I will preface this by saying that I am not an ecconomist and that a lot of ecconomic theory appears to remain within the domain of those "Ivory Towers" that have yet to see the light of day when it comes to real world pertinance. Perhaps I'm naive, but based upon various reports in the financial media, it seems that one of THE major "problems" with the US ecconomy involves a shortage of a skilled labor/computer literate work force which results in an inflationary provocation in the form of higher salaries. On other levels/issues, inflationary changes appear to be marginal. Now how does raising the interest rates 25, 50, 75, 100, etc basis points going to alter the entry market for these new skilled employees. Raising rates may slow down the demand for loans to a degree, but it will not deter the need to hire new people, unless the fed is interested in smothering ecconomic growth. Was it not Greenspan who indicated that increases in efficiency based upon technicological advances acted as the safety valve for inflation by allowing for increased productivity?
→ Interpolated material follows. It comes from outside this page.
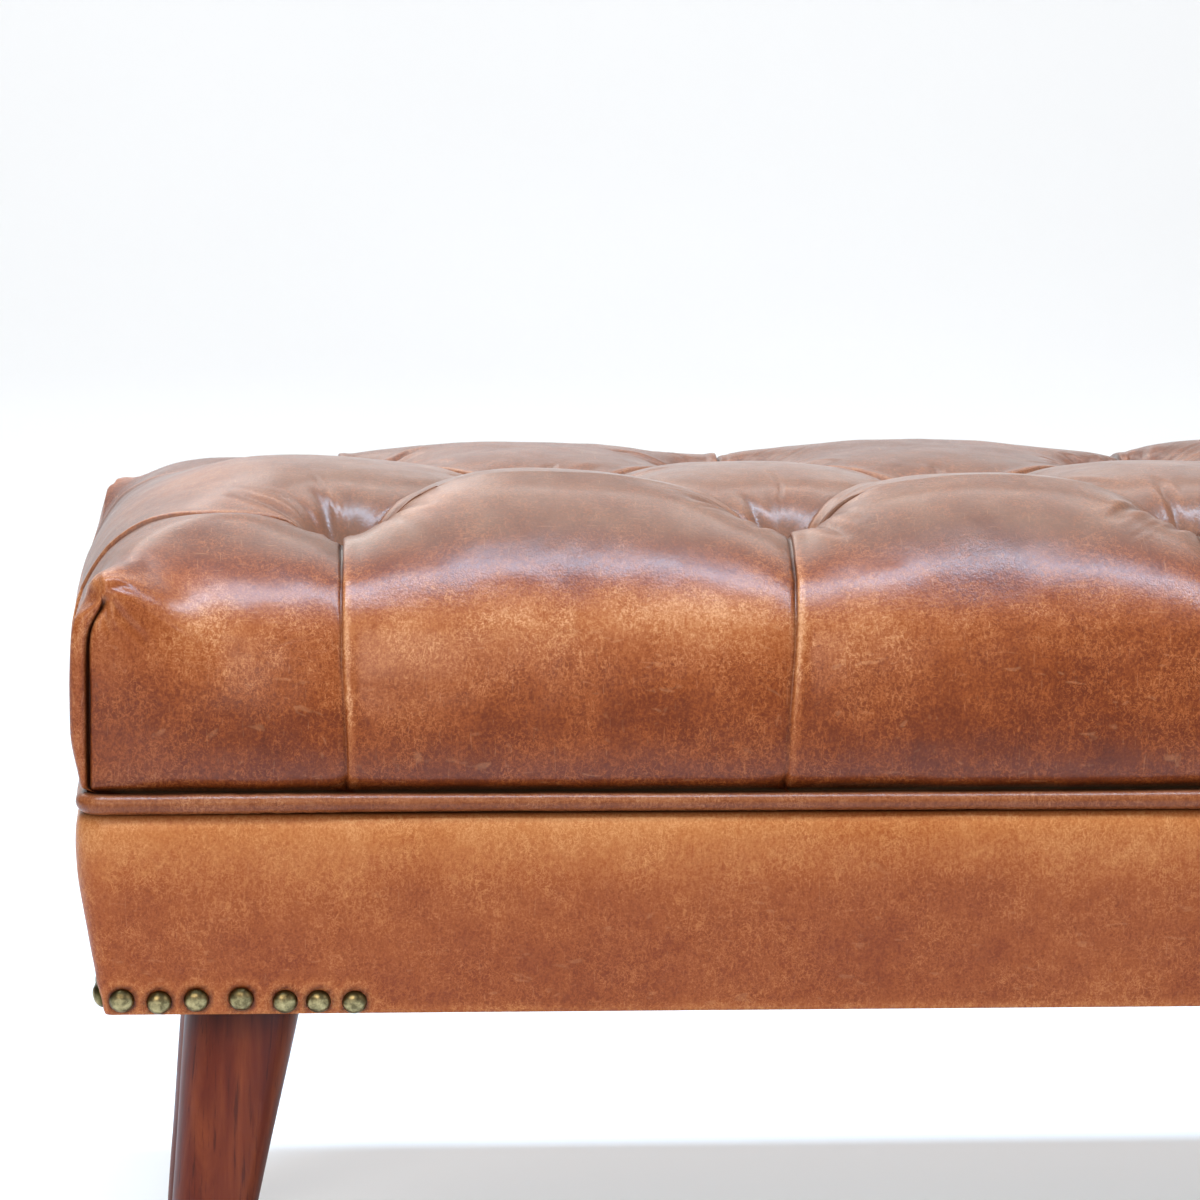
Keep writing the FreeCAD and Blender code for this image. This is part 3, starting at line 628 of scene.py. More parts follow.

Without hiring these individuals that posesses these skills, you will lose the technicological edge that has allowed for these increases in productivity.
As for me, I lost my profit margins by the end of this week with qcom, and compounded my losses by additional purchases during the week, including leaps and short term call buying.
What prevents me from panicking is that the fundamentals of this company has not changed and that the potential for growth still remains.